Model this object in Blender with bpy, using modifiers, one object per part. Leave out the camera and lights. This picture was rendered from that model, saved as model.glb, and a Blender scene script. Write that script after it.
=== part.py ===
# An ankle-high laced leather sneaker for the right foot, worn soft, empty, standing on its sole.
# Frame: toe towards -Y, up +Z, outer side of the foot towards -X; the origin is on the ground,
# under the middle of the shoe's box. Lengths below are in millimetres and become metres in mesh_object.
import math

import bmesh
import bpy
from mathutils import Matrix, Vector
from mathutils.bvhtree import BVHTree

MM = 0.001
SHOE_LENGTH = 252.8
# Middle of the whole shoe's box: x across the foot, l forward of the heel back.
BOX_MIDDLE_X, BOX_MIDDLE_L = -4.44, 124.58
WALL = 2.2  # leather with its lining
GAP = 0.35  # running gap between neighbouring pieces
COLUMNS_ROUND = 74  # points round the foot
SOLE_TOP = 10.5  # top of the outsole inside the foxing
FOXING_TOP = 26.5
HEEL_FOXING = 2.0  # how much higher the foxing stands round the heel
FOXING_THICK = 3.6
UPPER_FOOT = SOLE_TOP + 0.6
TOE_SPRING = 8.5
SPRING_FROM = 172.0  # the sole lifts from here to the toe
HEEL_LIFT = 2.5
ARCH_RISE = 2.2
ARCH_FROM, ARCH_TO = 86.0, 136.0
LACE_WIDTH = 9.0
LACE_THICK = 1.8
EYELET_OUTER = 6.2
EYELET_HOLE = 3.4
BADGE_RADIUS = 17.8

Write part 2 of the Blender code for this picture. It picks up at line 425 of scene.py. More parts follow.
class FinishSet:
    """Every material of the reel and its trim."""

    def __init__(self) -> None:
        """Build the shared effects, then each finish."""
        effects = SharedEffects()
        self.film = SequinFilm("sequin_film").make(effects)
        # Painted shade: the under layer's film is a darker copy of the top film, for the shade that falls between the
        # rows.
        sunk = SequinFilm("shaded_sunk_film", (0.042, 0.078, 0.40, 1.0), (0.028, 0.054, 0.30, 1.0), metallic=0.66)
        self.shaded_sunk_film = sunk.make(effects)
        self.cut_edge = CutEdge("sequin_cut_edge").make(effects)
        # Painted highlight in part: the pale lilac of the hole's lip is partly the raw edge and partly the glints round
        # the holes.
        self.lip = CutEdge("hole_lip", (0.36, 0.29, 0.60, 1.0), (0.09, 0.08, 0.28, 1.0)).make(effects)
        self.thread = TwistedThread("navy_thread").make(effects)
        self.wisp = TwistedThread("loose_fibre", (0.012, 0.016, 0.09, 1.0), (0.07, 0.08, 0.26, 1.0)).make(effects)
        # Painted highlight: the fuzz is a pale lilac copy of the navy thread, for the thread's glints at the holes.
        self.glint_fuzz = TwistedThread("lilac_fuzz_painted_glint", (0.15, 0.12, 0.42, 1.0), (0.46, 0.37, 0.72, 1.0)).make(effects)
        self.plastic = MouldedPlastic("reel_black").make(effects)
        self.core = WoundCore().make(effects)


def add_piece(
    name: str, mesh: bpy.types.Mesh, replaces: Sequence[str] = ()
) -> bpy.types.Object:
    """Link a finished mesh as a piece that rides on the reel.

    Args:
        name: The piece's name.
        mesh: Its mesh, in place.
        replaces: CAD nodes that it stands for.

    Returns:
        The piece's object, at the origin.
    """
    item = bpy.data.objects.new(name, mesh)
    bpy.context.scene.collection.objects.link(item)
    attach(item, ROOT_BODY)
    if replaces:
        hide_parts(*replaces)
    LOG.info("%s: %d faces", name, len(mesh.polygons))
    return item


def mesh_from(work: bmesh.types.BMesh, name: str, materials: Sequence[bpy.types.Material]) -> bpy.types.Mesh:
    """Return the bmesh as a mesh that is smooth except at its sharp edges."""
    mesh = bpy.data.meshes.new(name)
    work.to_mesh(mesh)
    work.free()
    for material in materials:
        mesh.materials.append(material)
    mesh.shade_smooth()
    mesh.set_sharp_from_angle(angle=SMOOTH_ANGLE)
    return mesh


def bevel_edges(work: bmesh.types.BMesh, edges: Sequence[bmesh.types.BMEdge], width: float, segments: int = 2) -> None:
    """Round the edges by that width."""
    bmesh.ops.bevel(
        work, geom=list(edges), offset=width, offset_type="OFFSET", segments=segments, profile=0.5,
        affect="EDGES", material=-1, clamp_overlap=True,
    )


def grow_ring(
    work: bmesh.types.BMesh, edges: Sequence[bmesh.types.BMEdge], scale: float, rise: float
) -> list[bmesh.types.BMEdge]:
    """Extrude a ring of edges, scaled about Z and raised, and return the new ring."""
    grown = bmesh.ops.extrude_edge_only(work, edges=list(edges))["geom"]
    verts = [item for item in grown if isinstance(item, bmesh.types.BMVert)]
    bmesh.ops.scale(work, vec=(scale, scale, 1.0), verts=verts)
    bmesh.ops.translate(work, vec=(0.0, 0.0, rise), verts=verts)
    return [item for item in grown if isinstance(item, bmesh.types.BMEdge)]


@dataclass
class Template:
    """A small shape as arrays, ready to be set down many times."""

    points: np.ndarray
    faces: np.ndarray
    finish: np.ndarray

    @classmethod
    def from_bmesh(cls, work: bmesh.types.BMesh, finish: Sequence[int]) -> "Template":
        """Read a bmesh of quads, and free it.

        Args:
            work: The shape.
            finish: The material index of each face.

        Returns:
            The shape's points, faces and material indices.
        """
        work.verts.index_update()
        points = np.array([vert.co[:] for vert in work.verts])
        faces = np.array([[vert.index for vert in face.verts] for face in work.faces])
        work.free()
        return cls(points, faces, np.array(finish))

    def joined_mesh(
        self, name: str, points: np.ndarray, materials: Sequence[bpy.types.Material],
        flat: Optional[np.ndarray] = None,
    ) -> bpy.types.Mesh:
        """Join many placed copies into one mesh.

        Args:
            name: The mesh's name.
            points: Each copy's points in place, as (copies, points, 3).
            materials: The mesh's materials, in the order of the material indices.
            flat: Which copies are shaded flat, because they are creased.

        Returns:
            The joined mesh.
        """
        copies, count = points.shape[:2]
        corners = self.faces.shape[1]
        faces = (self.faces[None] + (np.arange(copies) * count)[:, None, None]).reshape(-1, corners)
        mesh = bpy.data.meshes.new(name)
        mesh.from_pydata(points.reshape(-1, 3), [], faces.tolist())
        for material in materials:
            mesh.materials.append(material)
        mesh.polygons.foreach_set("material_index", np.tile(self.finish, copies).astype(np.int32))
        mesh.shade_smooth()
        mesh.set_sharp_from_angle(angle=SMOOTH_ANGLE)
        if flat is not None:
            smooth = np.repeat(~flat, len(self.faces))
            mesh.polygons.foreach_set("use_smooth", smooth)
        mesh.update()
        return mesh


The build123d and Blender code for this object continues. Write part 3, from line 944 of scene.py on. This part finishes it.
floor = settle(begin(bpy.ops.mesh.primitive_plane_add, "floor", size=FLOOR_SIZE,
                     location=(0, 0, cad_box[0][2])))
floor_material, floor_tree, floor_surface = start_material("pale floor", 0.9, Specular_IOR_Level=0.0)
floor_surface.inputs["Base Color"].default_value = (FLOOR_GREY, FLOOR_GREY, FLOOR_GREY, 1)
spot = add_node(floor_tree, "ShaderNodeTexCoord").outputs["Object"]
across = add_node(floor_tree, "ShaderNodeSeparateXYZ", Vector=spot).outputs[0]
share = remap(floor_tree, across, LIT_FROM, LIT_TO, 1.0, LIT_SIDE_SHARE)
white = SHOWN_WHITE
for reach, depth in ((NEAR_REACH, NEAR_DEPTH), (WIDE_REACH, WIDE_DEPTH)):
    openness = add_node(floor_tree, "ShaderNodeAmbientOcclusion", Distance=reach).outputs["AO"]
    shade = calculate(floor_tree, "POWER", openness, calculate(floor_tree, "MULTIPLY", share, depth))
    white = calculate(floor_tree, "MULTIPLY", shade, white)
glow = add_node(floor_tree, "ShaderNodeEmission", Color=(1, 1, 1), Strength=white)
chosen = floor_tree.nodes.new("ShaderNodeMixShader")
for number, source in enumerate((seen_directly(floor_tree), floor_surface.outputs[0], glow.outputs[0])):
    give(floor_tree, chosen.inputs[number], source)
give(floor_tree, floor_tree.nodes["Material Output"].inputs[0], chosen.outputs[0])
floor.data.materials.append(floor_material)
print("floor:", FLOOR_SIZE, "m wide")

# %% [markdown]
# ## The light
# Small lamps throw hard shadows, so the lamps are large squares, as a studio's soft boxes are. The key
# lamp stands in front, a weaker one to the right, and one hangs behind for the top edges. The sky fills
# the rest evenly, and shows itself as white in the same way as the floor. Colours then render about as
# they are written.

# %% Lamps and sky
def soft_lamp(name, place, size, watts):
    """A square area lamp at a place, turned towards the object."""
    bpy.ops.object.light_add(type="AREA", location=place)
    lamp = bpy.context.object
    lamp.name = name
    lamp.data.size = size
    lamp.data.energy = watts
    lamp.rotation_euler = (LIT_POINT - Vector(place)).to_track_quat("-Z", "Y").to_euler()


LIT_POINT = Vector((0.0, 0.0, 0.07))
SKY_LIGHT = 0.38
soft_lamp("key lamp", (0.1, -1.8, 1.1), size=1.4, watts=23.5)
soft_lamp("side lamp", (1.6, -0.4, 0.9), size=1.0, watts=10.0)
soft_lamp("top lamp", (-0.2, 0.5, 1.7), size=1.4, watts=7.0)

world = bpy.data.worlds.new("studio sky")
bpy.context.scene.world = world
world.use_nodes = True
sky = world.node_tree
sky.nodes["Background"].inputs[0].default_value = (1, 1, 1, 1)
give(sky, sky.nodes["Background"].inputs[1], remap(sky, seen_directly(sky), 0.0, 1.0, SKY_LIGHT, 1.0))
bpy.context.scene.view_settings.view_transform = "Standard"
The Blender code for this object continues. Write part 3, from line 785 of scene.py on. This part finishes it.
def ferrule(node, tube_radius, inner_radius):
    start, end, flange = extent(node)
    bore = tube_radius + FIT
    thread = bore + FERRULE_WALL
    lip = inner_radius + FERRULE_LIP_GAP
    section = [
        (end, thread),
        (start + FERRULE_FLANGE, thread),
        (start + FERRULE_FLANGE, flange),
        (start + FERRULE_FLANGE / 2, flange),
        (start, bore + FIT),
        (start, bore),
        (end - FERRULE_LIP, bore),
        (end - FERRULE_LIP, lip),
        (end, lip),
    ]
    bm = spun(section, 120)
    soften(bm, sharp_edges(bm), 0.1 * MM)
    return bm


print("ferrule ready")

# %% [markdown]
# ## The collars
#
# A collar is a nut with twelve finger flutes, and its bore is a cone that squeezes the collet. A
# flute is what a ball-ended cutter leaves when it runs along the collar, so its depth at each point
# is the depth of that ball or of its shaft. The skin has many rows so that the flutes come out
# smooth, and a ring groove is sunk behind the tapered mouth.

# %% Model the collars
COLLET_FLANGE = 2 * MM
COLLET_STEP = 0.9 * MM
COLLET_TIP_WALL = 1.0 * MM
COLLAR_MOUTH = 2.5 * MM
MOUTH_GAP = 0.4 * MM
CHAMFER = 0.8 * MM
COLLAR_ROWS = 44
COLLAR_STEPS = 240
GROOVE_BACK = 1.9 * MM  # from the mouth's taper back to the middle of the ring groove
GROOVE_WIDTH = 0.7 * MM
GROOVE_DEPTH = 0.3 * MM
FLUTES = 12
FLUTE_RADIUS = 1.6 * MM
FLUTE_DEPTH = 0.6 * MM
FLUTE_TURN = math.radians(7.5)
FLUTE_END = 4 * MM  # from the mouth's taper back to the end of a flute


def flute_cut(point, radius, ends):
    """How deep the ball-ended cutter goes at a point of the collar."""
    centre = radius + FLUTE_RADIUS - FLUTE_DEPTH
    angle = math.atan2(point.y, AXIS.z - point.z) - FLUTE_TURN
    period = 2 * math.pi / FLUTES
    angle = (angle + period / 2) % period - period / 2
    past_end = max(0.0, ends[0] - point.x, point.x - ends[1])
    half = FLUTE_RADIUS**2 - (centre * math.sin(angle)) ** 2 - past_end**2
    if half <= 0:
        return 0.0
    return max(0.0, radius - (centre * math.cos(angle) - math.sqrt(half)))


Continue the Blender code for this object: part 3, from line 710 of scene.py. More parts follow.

▶ _EXERCISE DESCRIPTION_
Set down, exactly and alone, the run of lines from the line that has "The build123d and" to the line that has "lamp.rotation_euler = (LIT_POINT".

▶ _FULL OUTPUT_
The build123d and Blender code for this object continues. Write part 3, from line 944 of scene.py on. This part finishes it.
floor = settle(begin(bpy.ops.mesh.primitive_plane_add, "floor", size=FLOOR_SIZE,
                     location=(0, 0, cad_box[0][2])))
floor_material, floor_tree, floor_surface = start_material("pale floor", 0.9, Specular_IOR_Level=0.0)
floor_surface.inputs["Base Color"].default_value = (FLOOR_GREY, FLOOR_GREY, FLOOR_GREY, 1)
spot = add_node(floor_tree, "ShaderNodeTexCoord").outputs["Object"]
across = add_node(floor_tree, "ShaderNodeSeparateXYZ", Vector=spot).outputs[0]
share = remap(floor_tree, across, LIT_FROM, LIT_TO, 1.0, LIT_SIDE_SHARE)
white = SHOWN_WHITE
for reach, depth in ((NEAR_REACH, NEAR_DEPTH), (WIDE_REACH, WIDE_DEPTH)):
    openness = add_node(floor_tree, "ShaderNodeAmbientOcclusion", Distance=reach).outputs["AO"]
    shade = calculate(floor_tree, "POWER", openness, calculate(floor_tree, "MULTIPLY", share, depth))
    white = calculate(floor_tree, "MULTIPLY", shade, white)
glow = add_node(floor_tree, "ShaderNodeEmission", Color=(1, 1, 1), Strength=white)
chosen = floor_tree.nodes.new("ShaderNodeMixShader")
for number, source in enumerate((seen_directly(floor_tree), floor_surface.outputs[0], glow.outputs[0])):
    give(floor_tree, chosen.inputs[number], source)
give(floor_tree, floor_tree.nodes["Material Output"].inputs[0], chosen.outputs[0])
floor.data.materials.append(floor_material)
print("floor:", FLOOR_SIZE, "m wide")

# %% [markdown]
# ## The light
# Small lamps throw hard shadows, so the lamps are large squares, as a studio's soft boxes are. The key
# lamp stands in front, a weaker one to the right, and one hangs behind for the top edges. The sky fills
# the rest evenly, and shows itself as white in the same way as the floor. Colours then render about as
# they are written.

# %% Lamps and sky
def soft_lamp(name, place, size, watts):
    """A square area lamp at a place, turned towards the object."""
    bpy.ops.object.light_add(type="AREA", location=place)
    lamp = bpy.context.object
    lamp.name = name
    lamp.data.size = size
    lamp.data.energy = watts
    lamp.rotation_euler = (LIT_POINT - Vector(place)).to_track_quat("-Z", "Y").to_euler()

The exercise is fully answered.